The simple fact of the matter is that bands like Worshipper don’t just happen every day. Granted, I don’t think this is any of the members’ first project, but just because a player is experienced does not necessarily mean a given endeavor is going to click when other players become involved. Worshipper have not only clicked, but they’ve clicked on their first record, and they’ve clicked in such a way that the Tee Pee-delivered Shadow Hymns has felt destined to be on the best debuts of 2016 list since before it actually came out.
An anticipated debut? Not that it never happens, but like I said, it’s certainly not every day. Listening to the spacious crashes of opener “High Above the Clouds” or the NWOBHM-derived chug of “Step Behind,” which follows and fosters a momentum that continues across Shadow Hymns‘ eight-track/38-minute span, it reminds one of buying some tech product, opening the box, and having it ready to run immediately. Worshipper don’t need to charge up; there’s no assembly required. Guitarist/vocalist John Brookhouse, guitarist Alejandro Necochea, bassist/backing vocalist Bob Maloney and drummer Dave Jarvis have taken care of everything.
Working at three studios — Mad Oak, Q Division and Converse Rubber Tracks — they’ve meticulously constructed songs that thread together impulses from heavy rock and classic metal. Their native scene has already taken notice and embraced them heartily, handing them a Boston Music Award last year on the strength of their two 2015 singles, Place Beyond the Light b/w Step Behind (discussed here) and the earlier Black Corridor b/w High Above the Clouds (review here).
That’s an action I don’t disagree with — it seemed perhaps a bit premature in the way Barack Obama won a Nobel Peace Prize in 2009, when he’d been president for a matter of weeks — but Worshipper have been nominated for three more such awards in 2016, so clearly the Boston music scene agrees with itself, which it can be relied upon to do generally. As regards Worshipper, it’s right.
Four of Shadow Hymns‘ eight songs appeared on those prior singles, and while “Step Behind” and “Place Beyond the Light” and “High Above the Clouds” and “Black Corridor,” which closes, are standouts for having been issued before, the level of songwriting on “Ghosts and Breath,” “Darkness,” “Another Yesterday” and “Wolf Song” is not only consistent, but broadens an atmospheric scope that may or may not still be in development, but already sounds accomplished. “Ghosts and Breath” taps into Slayer-esque dual-leads at its outset even as it moves into one of the record’s plethora of hooks, while “Darkness” and the penultimate “Wolf Song” bring in layers of acoustic guitar (a specialty of producer Benny Grotto) for a feel bordering on gothic.
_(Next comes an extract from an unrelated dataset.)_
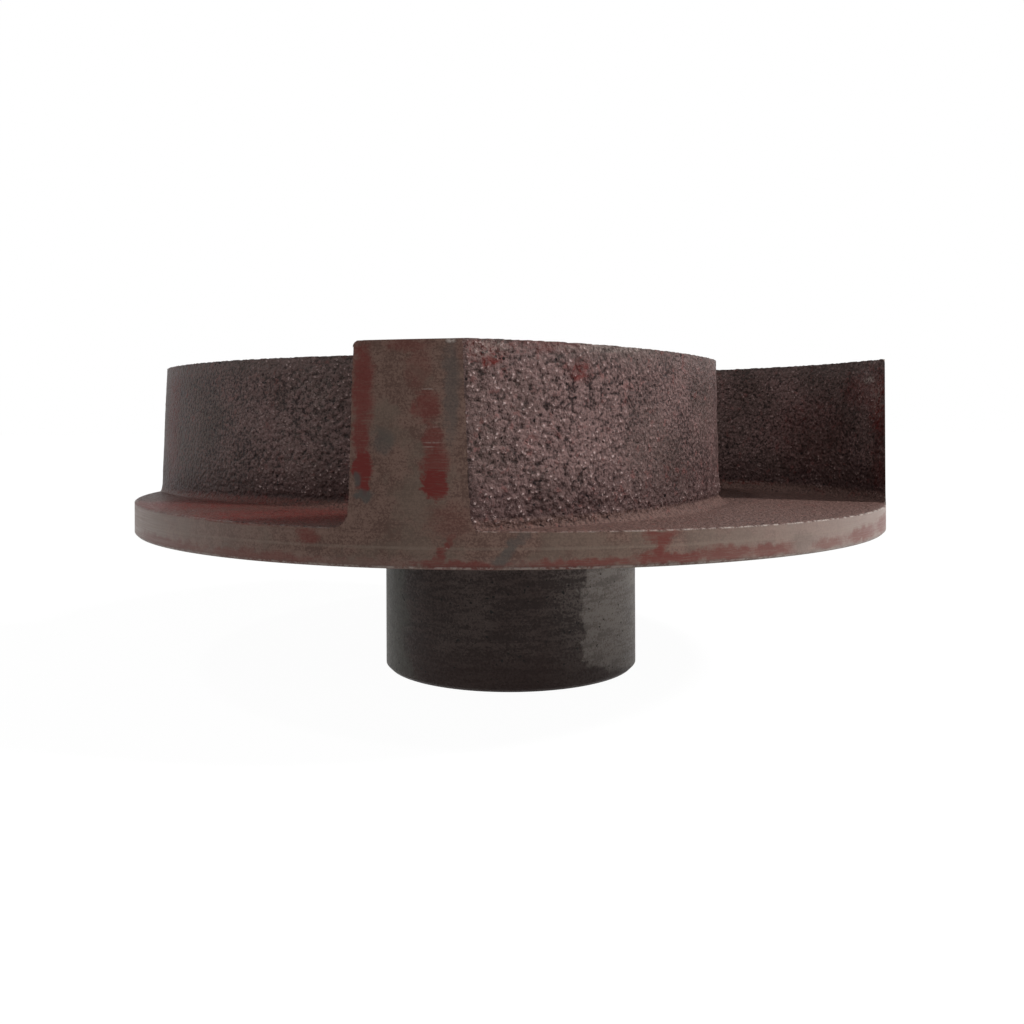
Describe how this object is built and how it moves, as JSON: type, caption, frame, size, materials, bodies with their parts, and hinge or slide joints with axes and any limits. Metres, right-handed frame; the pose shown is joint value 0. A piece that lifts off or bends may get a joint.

These moments of flourish come together fluidly with the gallop that emerges in “Place Beyond the Light,” united by stellar lead work from Necochea, Brookhouse‘s soulful vocals and the steady, forward drive of Jarvis and Maloney, which might be the most metallic aspect of what Worshipper do, ultimately. In its tone, Shadow Hymns is crisp without being unnatural or overproduced-sounding, but even as “Darkness” hits into its nodding chorus, the rhythm section holds to the tension of the verse before, setting up the transition to the solo section that follows. With a strong sense of structure throughout, it works. Worshipper manage their transitions within and between songs gracefully, and on a sheer level of execution, Shadow Hymns is miles ahead of what one generally expects going into a debut album.
“Having their shit together” might be Worshipper‘s most defining sonic feature at this stage. I would not guess their stylistic development is complete as of their first long-player — at least one hopes not — but for how firmly they nail down the airy spookiness of the slower “Another Yesterday” and the dynamic turns of “Step Behind,” they sound remarkably in command and sure of what they want to be doing. With an even side A/B split between “Darkness” and “Place Beyond the Light,” Shadow Hymns‘ personality is made even richer, but it remains drawn together through performance and songcraft, as well as a depth of mix that finds Brookhouse as much at home at the forefront of “Darkness” as buried under “Ghosts and Breath.”
There is room to expand the overall palette of mood — Shadow Hymns tends toward the dark in its themes and ambience — but Worshipper also put themselves in a solid position from which to enact that growth, structurally and in terms of how deftly they move between their rock-meets-metal influences, and with memorable cuts like “Step Behind,” “Ghosts and Breath,” “Place Beyond the Light,” “Another Yesterday,” “Black Corridor,” and so on, they’re working from a foundation solid enough to sustain any number of future directions. Like the best of debuts, the potential of the band in question is part of the appeal, but as noted, if this is just the start, Worshipper have already delivered.